Hal ini seiring komitmen Indonesia dalam Perjanjian Paris yang dibuktikan melalui ratifikasi penurunan emisi gas rumah kaca sebesar 29 persen secara mandiri di 2030. Serta bantuan internasional sebesar 41 persen.
Adapun dari komitmen tersebut, sektor energi diharapkan dapat menurunkan 314 juta ton karbon dioksida (co2) dengan upaya sendiri dan lebih besar lagi 400 juta ton co2 dengan bantuan internasional. Di tahun lalu, penurunan co2 mencapai 64,4 juta ton atau 111 persen dari target 58 juta ton.
"Kontribusi sektor energi sebesar 38 persen," kata Arifin dalam Media Group News (MGN) Summit: Indonesia 2021 secara virtual, di Jakarta, Kamis, 28 Januari 2021.
Menurutnya target tersebut bisa dicapai dengan mendorong pemanfaatan energi baru terbarukan (EBT) untuk menggantikan penggunaan energi fosil seperti minyak dan batu bara. Dalam pengurangan co2 di tahun lalu, pemanfaatan EBT berkontribusi sebesar 13 juta ton.
Ia bilang batu bara sebagai energi fosil yang paling diandalkan mengalami tekanan lantaran dianggap paling banyak mengeluarkan emisi. Apalagi penggunaan batu bara di Tanah Air sebagai bahan bakar pembangkit listrik tenaga uap (PLTU).
Oleh karenanya, penggunaan pembangkit dengan bahan bakar batu bara ke depan harus digantikan secara perlahan dengan pembangkit EBT. Indonesia pun memiliki sumber energi bersih untuk pembangkit mulai dari surya, angin, air, panas bumi, serta bioenergi.

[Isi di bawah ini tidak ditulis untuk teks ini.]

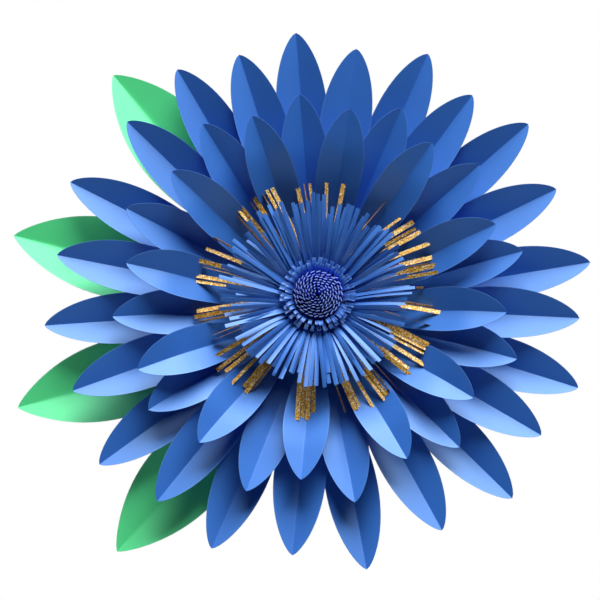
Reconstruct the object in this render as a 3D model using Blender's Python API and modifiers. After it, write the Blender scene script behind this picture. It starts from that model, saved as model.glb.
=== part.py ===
"""Paper flower that hangs flat on a wall: folded card petals round a rolled, fringed centre.

Four rings of twelve petals overlap one another, each petal creased down its middle and rising
towards the viewer from a flat glued tab. Four green leaves stand behind them on one side. The
petals and leaves sit on two card discs, and the centre is four rolled strips of paper, three of
them cut into a fringe whose strips bend outwards.

Every piece is shaped lying down, with X along it and Z towards the viewer, and is then stood up:
the back of the flower is at Y = 0 and its face looks along -Y. Lengths are in metres.
"""

import math
import random
from dataclasses import dataclass

import bmesh
import bpy

# Sheet stock and the clearance between glued faces
CARD = 0.00035
GAP = 0.0003
BACK_BOARD = 0.0012
FRONT_BOARD = 0.0010
BACK_BOARD_RADIUS = 0.110
FRONT_BOARD_RADIUS = 0.072
BOARD_SIDES = 48

# Heights of the glued faces, from the wall towards the viewer
LAYER = CARD + GAP
BACK_SEAT = BACK_BOARD + GAP
FRONT_BOARD_Z = BACK_SEAT + 2 * LAYER
FRONT_SEAT = FRONT_BOARD_Z + FRONT_BOARD + GAP

# Shape shared by all blades: where the width peaks, and how the bend and crease start
PETAL_TAPER = 0.70
LEAF_TAPER = 0.80
BEND_EASE = 0.020
CREASE_RUN = 0.060
RUN_STATIONS = (0.0, 0.15, 0.32, 0.50, 0.67, 0.82, 0.93, 1.0)

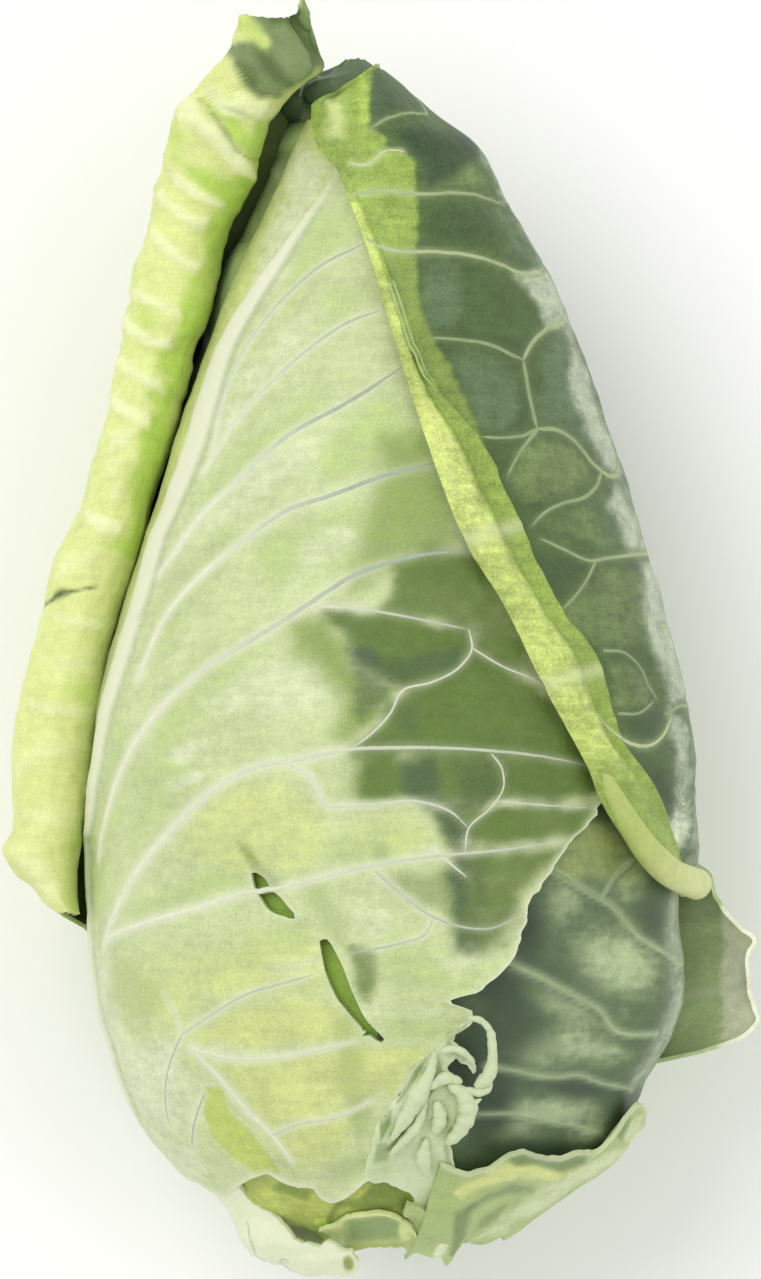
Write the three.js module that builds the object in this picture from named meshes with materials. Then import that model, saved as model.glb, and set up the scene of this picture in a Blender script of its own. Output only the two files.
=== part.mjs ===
// A pointed cabbage: nested leaves round a heart on a cut stalk, lying on its back.
// Millimetres, +Z up. The head's axis runs along +Y from the cut stalk to the tip, and its
// underside is pressed flat where it rests. A place on the head is a turn in degrees about that
// axis (0 on top, 90 on the right, 180 below), a height along it and a depth below the skin.
import * as THREE from 'three';

// Driving dimensions.
const WRAP_STEP = 3; // from one leaf layer to the next
const LEAF_THICKNESS = 1.8;
const ROUNDNESS = 0.93; // the head is a little flatter than it is wide
const PRESSED_IN = 3; // how far the underside is pressed flat
const HEAD_WIDEST = 65; // radius of the skin at its widest
const TIP_HEIGHT = 257;
const TIP_LEAN_FROM = 225; // the tip leans to the left above this height
const TIP_LEAN = 6.3;
const STALK_RADIUS = 15;
const STALK_END = 8.5;
const STALK_TOP = 17.7;
const HEART_BASE = 18;
const SOCKET_RADIUS = 16.6; // the heart goes down round the top of the stalk
const SOCKET_RIM = 12.5;
const HEART_DEPTH = 3 * WRAP_STEP;
const OUTERMOST = -WRAP_STEP;
const AXIS_Z = ROUNDNESS * (HEAD_WIDEST - OUTERMOST) - PRESSED_IN;

// The skin's radius at each height.
const SKIN = [
  [0, 8], [4, 15], [8, 24], [12, 31], [16, 37], [22, 45], [27, 50], [33, 54], [44, 58.5],
  [58, 62.5], [79, 64.5], [98, HEAD_WIDEST], [118, 63.5], [137, 59], [159, 52.5], [178, 46.2],
  [197, 39.5], [212, 33.8], [221, 29.5], [231, 24.8], [238, 21.3], [243, 17.5], [249, 12],
  [253, 8], [256, 3.5], [TIP_HEIGHT, 1.5],
];

// Heights at which every leaf has a row of points, closer where the skin bends.
const ROWS = [
  4, 8, 12, 16, 20, 25, 31, 38, 47, 58, 72, 80, 88, 96, 104, 120, 136, 152, 168, 184, 199, 213, 226, 238,
  248, 255, 261,
];

// Smooth value through [position, value] pairs, held level beyond both ends.
function through(points, at) {
  const last = points.length - 1;
  if (at <= points[0][0]) return points[0][1];
  if (at >= points[last][0]) return points[last][1];
  const i = points.findIndex(([position]) => position > at) - 1;
  const slope = (k) => (points[k + 1][1] - points[k][1]) / (points[k + 1][0] - points[k][0]);
  const bend = (a, b) => (a * b > 0 ? (2 * a * b) / (a + b) : 0);
  const start = i > 0 ? bend(slope(i - 1), slope(i)) : slope(i);
  const end = i + 1 < last ? bend(slope(i), slope(i + 1)) : slope(i);
  const width = points[i + 1][0] - points[i][0];
  const t = (at - points[i][0]) / width;
  return points[i][1] * (1 + 2 * t) * (1 - t) ** 2 + points[i + 1][1] * t * t * (3 - 2 * t)
    + width * (start * t * (1 - t) ** 2 - end * t * t * (1 - t));
}

const ease = THREE.MathUtils.smoothstep;
const radians = THREE.MathUtils.degToRad;

const skinRadius = (height) => through(SKIN, height);
function axisX(height) {
  const leaning = Math.max(0, height - TIP_LEAN_FROM) / (TIP_HEIGHT - TIP_LEAN_FROM);
  return -TIP_LEAN * leaning ** 2;
}

// A point on the head. Below, every layer is pressed flat, each above the one outside it.
function onHead(turn, height, depth) {
  const radius = Math.max(0.5, skinRadius(height) - depth);
  const x = axisX(height) + radius * Math.sin(radians(turn));
  const z = AXIS_Z + ROUNDNESS * radius * Math.cos(radians(turn));
  return new THREE.Vector3(x, height, Math.max(z, ROUNDNESS * (depth - OUTERMOST)));
}

// An edge given by [height, x] as it is seen from above, turned into degrees about the axis.
function seenEdge(points, depth) {
  return (height) => {
    const across = (through(points, height) - axisX(height)) / (skinRadius(height) - depth);
    return THREE.MathUtils.radToDeg(Math.asin(THREE.MathUtils.clamp(across, -1, 1)));
  };
}

// An edge given by [height, turn], for the sides and the back.
const hiddenEdge = (points) => (height) => through(points, height);

// A closed solid between an outer and an inner grid of points, with walls round its edge.
function sheetSolid(outer, inner) {
  const rows = outer.length;
  const columns = outer[0].length;
  const positions = [...outer.flat(), ...inner.flat()].flatMap((point) => point.toArray());
  const front = (i, j) => i * columns + j;
  const back = (i, j) => rows * columns + front(i, j);
  const faces = [];
  const quad = (a, b, c, d) => faces.push(a, b, c, a, c, d);
  for (let i = 0; i + 1 < rows; i += 1) {
    for (let j = 0; j + 1 < columns; j += 1) {
      quad(front(i, j), front(i, j + 1), front(i + 1, j + 1), front(i + 1, j));
      quad(back(i, j), back(i + 1, j), back(i + 1, j + 1), back(i, j + 1));
    }
    quad(front(i, 0), front(i + 1, 0), back(i + 1, 0), back(i, 0));
    quad(front(i + 1, columns - 1), front(i, columns - 1), back(i, columns - 1), back(i + 1, columns - 1));
  }
  for (let j = 0; j + 1 < columns; j += 1) {
    quad(front(0, j + 1), front(0, j), back(0, j), back(0, j + 1));
    quad(front(rows - 1, j), front(rows - 1, j + 1), back(rows - 1, j + 1), back(rows - 1, j));
  }
  const geometry = new THREE.BufferGeometry();
  geometry.setAttribute('position', new THREE.Float32BufferAttribute(positions, 3));
  geometry.setIndex(faces);
  return geometry;
}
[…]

Namun sumber-sumber tersebut belum sepenuhnya termanfaatkan. Padahal Indonesia memiliki potensi EBT untuk pembangkit dengan kapasitas mencapai 417,8 gigawatt (GW). Sayangnya hingga saat ini pemanfaatannya baru mencapai 10,4 GW atau 2,5 persen dari potensi tersebut.
Potensi EBT terbesar yakni tenaga surya yakni sekitar 208 GW, disusul dengan tenaga air 78 GW, bayu atau angin 61 GW, bioenergi 33 GW, panas bumi 24 GW dan samudera atau laut 18 GW.
"Untuk itu kita harus bisa manfaatkan ini. Ini belum semua termanfaatkan," ujar Arifin.
Pemerintah menargetkan porsi EBT dalam bauran energi nasional 2025 sebesar 23 persen. Namun, realisasi hingga 2020 baru mencapai 11 persen. Ke depan, target EBT akan semakin ditingkatkan menjadi 31 persen pada 2050.
Untuk mengurangi emisi dan impor BBM di sektor transportasi, pemerintah menerapkan kebijakan mandatori biodiesel. Pada 2030 pemanfaatan biodiesel diperkirakan akan mengurangi emisi gas rumah kaca sekitar 42,4 juta ton co2. Ditambah program pengurangan emisi gas rumah kaca yang sedang gencar dilakukan yaitu Kendaraan Bermotor Listrik Berbasis Baterai (KBLBB).